The right non-relativistic gravitational equation where one should add the vacuum energy density is the Poisson equation $$ \nabla^2 \phi_g = 4\pi G \rho + \Lambda_{{\rm Newton}}. $$ I added a Newtonian cosmological constant term. For a Newtonian cosmology with a uniform mass distribution at the cosmological scale (e.g. above hundreds of megaparsecs), you actually have to add this term (with a negative sign), to neutralize the mass density at the very long distance scale. If you omit this term, the $\phi_g$ potential has to have a Laplacian with a constant term, so $\phi_g$ itself will have to contain something like $\vec x^2$ which will inevitably be minimized at some point of the Universe - $\vec x =0$ in my conventions.

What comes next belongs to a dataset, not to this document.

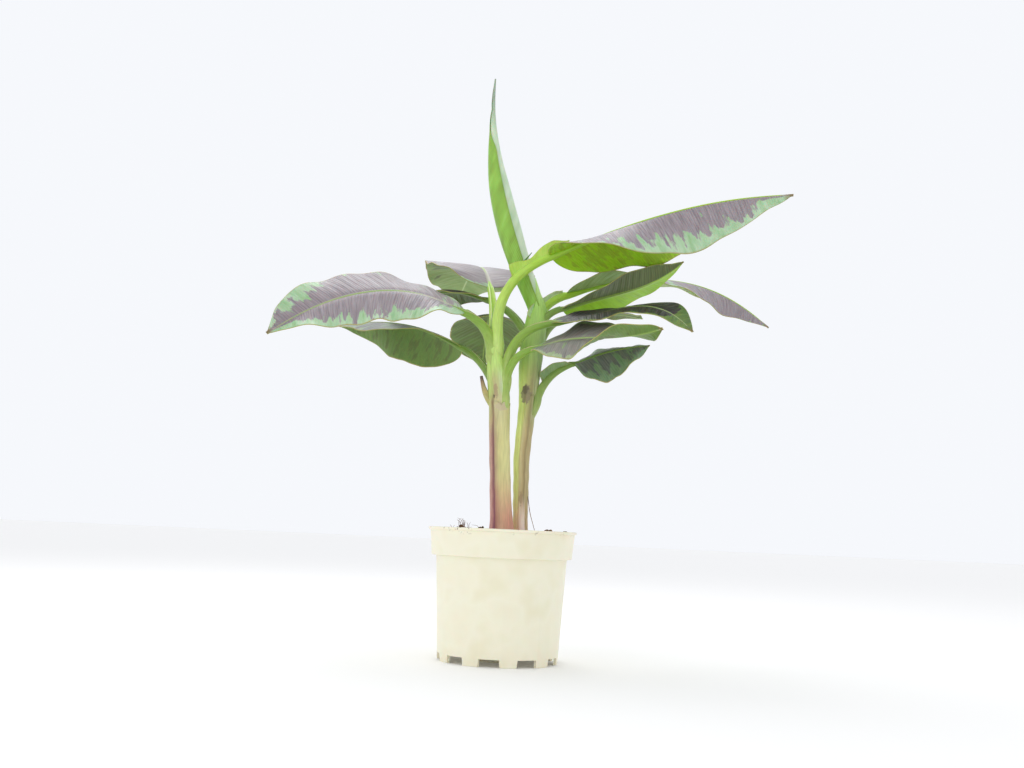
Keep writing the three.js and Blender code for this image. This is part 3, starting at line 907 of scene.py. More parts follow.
# %% [markdown]
# Stalk skin is smooth and waxy, yellow-green, paler low down, with a thin cream or rosy line
# along each margin of the channel. Its fibres show as faint streaks about a millimetre apart.

# %% The skin of the stalks
def stalk_skin(name, shades, margin):
    """shades: from the sheath through the stalk to the rib's tip."""
    material, tree, shader = new_material(name, 0.38, 1.45, Subsurface_Weight=0.15,
                                          Subsurface_Scale=0.003)
    stage = add_node(tree, "ShaderNodeAttribute", attribute_name="stage", out="Fac")
    across = add_node(tree, "ShaderNodeAttribute", attribute_name="across", out="Fac")
    place = add_node(tree, "ShaderNodeUVMap", uv_map="surface")
    cloud = add_node(tree, "ShaderNodeTexNoise", {"Vector": place, "Scale": 55.0, "Detail": 2.0})
    # streaks: noise 1 mm wide round the stalk, drawn out 14 times along it
    drawn = add_node(tree, "ShaderNodeMapping", {"Vector": place, "Scale": (0.07, 1, 1)})
    streak = add_node(tree, "ShaderNodeTexNoise", {"Vector": drawn, "Scale": 700.0, "Detail": 2.0})
    shift = add_node(tree, "ShaderNodeMapRange", {"Value": cloud, 3: -0.08, 4: 0.08})
    moved = add_node(tree, "ShaderNodeMath", {0: stage, 1: shift}, operation="ADD")
    base = add_node(tree, "ShaderNodeValToRGB", {"Fac": moved}, shades)
    shade = add_node(tree, "ShaderNodeMapRange", {"Value": streak, 1: 0.3, 2: 0.7, 3: 0.88, 4: 1.1})
    skin = add_node(tree, "ShaderNodeMix", {0: 1.0, 6: base, 7: shade}, data_type="RGBA",
                    blend_type="MULTIPLY", out=2)
    off_top = add_node(tree, "ShaderNodeMath", {0: across, 1: 0.5}, operation="SUBTRACT")
    off_top = add_node(tree, "ShaderNodeMath", {0: off_top}, operation="ABSOLUTE")
    off_line = add_node(tree, "ShaderNodeMath", {0: off_top, 1: 0.112}, operation="SUBTRACT")
    off_line = add_node(tree, "ShaderNodeMath", {0: off_line}, operation="ABSOLUTE")
    line = add_node(tree, "ShaderNodeMapRange", {"Value": off_line, 1: 0.010, 2: 0.026, 3: 0.8,
                                                 4: 0.0}, clamp=True)
    on_stalk = add_node(tree, "ShaderNodeMapRange", {"Value": stage, 1: 0.58, 2: 0.63, 3: 1.0,
                                                     4: 0.0}, clamp=True)
    line = add_node(tree, "ShaderNodeMath", {0: line, 1: on_stalk}, operation="MULTIPLY")
    skin = add_node(tree, "ShaderNodeMix", {0: line, 6: skin, 7: colour(margin)}, data_type="RGBA",
                    out=2)
    gloss = add_node(tree, "ShaderNodeMapRange", {"Value": cloud, 3: 0.3, 4: 0.46})
    wire_up(tree, shader, skin, streak, 0.3, 0.0003, gloss)
    return material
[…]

Amusingly enough, one may describe Newton's gravitational forces without any $\phi_g$, by manifestly summing the forces from other point masses in the Universe. It's an equivalent approach to calculate the acceleration but it allows us to avoid the problem with the preferred point in the Universe. I may just claim that the forces acting on the Earth that are caused by very distant objects cancel. This is equivalent to saying that the Earth is the $\vec x = 0$ point - and one may say the same thing for any other object in the Universe (a method to regulate the infrared divergences from the forces caused by very distant objects).

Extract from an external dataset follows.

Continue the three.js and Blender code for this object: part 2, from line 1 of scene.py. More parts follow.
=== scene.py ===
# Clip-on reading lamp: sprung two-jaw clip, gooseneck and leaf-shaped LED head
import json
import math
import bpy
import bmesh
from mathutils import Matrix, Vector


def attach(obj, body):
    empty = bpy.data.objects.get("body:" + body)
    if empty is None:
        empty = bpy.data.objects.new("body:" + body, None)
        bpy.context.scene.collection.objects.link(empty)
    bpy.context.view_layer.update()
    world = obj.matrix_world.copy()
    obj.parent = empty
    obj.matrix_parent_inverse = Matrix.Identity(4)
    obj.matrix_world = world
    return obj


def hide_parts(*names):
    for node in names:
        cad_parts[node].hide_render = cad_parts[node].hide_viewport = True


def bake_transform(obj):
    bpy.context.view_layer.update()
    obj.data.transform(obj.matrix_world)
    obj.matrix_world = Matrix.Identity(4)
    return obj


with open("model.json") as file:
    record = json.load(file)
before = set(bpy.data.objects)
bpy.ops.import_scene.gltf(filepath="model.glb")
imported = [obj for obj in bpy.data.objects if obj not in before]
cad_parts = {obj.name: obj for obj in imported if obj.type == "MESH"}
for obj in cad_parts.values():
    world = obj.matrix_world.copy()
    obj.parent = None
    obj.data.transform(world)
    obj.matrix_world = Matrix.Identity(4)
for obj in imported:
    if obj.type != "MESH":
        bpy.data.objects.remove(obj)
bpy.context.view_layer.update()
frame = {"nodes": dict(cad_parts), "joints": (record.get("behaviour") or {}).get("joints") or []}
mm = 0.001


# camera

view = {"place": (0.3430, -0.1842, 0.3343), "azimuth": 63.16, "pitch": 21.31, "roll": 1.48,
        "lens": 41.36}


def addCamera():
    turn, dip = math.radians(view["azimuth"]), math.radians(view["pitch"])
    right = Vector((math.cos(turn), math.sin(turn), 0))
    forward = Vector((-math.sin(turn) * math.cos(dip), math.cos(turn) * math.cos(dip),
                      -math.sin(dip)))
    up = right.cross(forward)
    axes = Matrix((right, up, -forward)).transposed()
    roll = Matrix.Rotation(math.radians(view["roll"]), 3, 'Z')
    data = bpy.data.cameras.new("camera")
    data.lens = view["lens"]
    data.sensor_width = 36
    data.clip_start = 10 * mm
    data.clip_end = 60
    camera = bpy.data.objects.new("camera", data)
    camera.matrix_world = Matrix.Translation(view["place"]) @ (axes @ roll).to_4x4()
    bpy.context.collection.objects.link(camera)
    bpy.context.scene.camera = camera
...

Needless to say, the assumption that we choose a "uniform cutoff" around every probe in the Universe is totally equivalent to adding the neutralizing Newtonian cosmological constant above. Also, you won't be able to invent any non-equivalent yet consistent Newtonian cosmologies with a uniform Universe but a nonzero cosmological constant. That's really because the Newtonian spacetime is flat and the cosmological constant is the curvature of the empty spacetime - which vanishes in Newton's theory by definition.